Monday, July 26, 2010

Back off

We went to see Neuro Psychologist at Rehab Clinic a few weeks ago. Everyone there was so excited to see Ada. After a long conversation, I told her that Ada can express more emotion; angry, frustration and fear, and that she always look for me when she get frustrated with something, so I always get the worse of her. Dr. suggested that I "back off" and be her mom and try not to be her therapist. I should try to get out of the house more and let Ada's nurse work with her, which usually works better when I am not around anyway.
My problem is I just can't leave her alone, always thinking that there must be something else that I can do. Since she does not get therapy except with Speech Pathologist once a month, I feel like it is up to me to help her, work with her, but may be I am wrong. In order for me to be able to take care of Ada for a long, long time, we need a break from each other.
It is not as easy as it sound, but I am thinking about moving my work table which in front of her room some where else, so I can be away when I am suppose to be away. May be I can use the room up stair when Archie moves back to Bloomington.
There are a few problems that we have to deal with this past month. First, she doesn't eat that much Cheerios like she used to, so I have to replace it with something else, second, what goes in does not always comes out. Then she has the red eye that we thought from her scratching it but it went away then came back for a day, then went away again. Always something.
Other than that she continues to boss us around and we love it when she does that.

4 comments:

Jackie said...

It's such a tough balancing act, Pons!! You are doing great, but do listen to Neuro Psychologist at least a little bit. I think moving your table away is a good idea, also getting out a little bit more. You don't want to burn out! Sending big hugs to you and to Ada.

Anonymous said...

Thank you for the update. I know it's difficult, but I too think moving your table is a good idea. It's a little thing you can do and it may make a big difference. Who knows what will come of it, but it's worth a try. I admire your perseverance and endless supply of patience and love. Keep up the wonderful work. I always look at your polymer art and think your creativity is an important outlet for you. Your work is so lovely.

Anonymous said...

My dear Ponsawani and Ada,

You both continue to be an inspiration to me with your example of unconditional love, dedication and perseverance for each other. I think therapy once a month is not enough and that THANKS to ADA and YOU Ada is able to do all what she does TODAY. So keep up the good work, don't stop!

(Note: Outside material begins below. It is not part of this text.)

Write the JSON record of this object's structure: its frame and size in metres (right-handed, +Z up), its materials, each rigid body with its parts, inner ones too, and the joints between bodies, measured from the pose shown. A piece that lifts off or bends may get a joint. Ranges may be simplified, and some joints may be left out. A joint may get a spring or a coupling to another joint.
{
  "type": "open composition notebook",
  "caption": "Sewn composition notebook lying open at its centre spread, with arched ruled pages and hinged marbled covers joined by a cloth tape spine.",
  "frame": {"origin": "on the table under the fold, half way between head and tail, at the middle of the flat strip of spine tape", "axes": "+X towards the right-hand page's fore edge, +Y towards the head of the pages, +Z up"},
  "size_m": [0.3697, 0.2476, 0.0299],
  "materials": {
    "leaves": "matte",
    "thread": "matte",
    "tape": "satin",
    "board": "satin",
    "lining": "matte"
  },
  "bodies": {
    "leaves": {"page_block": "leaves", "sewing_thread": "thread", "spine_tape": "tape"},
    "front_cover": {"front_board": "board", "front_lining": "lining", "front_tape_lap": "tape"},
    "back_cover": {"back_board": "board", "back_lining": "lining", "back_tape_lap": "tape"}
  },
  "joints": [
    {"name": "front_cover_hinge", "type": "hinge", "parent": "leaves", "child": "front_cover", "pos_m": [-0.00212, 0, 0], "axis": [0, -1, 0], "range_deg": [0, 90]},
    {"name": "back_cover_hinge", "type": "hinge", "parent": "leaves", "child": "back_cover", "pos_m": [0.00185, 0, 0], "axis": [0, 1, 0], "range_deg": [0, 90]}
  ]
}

A thought that might or might not work; only you can decide, though.... When the therapist and nurse are working with her then let them work with her and you work somewhere else and give them space to help Ada grow in other dimensions. Take a break and let it all flow through your self-therapy: your creative work!

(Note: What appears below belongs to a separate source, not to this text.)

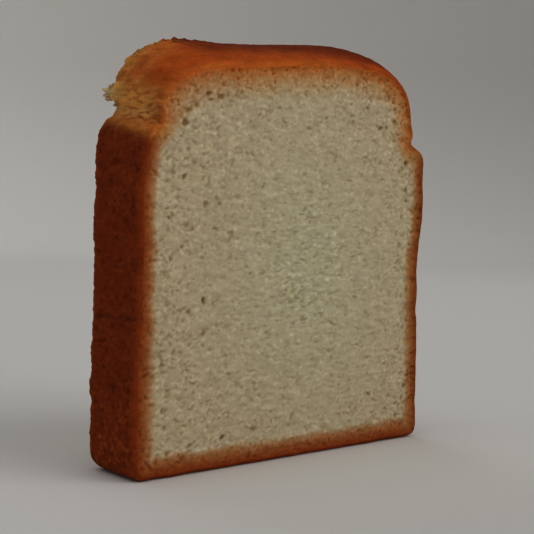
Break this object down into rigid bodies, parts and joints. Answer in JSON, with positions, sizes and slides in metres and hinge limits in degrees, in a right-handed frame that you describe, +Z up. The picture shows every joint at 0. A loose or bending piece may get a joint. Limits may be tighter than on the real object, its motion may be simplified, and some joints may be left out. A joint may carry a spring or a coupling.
{
  "type": "slice of white bread",
  "caption": "Upright thick slice of white tin loaf: flat foot, straight crust walls, torn neck, and a domed crown that climbs from one cut face to the other.",
  "frame": {"origin": "on the surface that the slice stands on, in the middle of its box across X, halfway between the two cut faces", "axes": "+Z up from the foot to the crown, +Y from the front cut face to the back cut face, +X to the right as seen from the front"},
  "size_m": [0.123, 0.0248, 0.1377],
  "materials": {
    "crumb": "soft, fully matt, full of small open pores, pale cream",
    "crust": "baked, from matt and flaky at the torn neck to a faint satin on the crown, orange-brown to dark red-brown"
  },
  "bodies": {
    "root": {"bread_slice": "crumb"}
  },
  "joints": []
}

You are the BEST and I LOVE you and send you many HUGS and KISSES, your BSU friends

angkana said...

Jim+,
I feel your frustration and you sound like you are so alone.

Now I realize that writing a blog and talking with people through it cannot compare to real human touch and physical contact. You are trying hard 24/7 to heal Ada and yourself. Though the doctor said stop doing that, but if I were you, I have to trust them completely to hear what they tell me.

Somehow, I did not hear that the medical and theraputist team won your trust. I hope you can find a quiet place to rest your mind and ease your anxiety. You need a mental break.

As a former Buddhist, I remember being told to rely on myself; a relentless pressure to fight because it is all up to me. When Nathan had a motorcycle accident,a Christian me,learnt to step out on faith and cast the burden to God. I did let God take care of everything and I rested.

I am praying for you. I know you are much stronger than I am. May you find peace in all situations.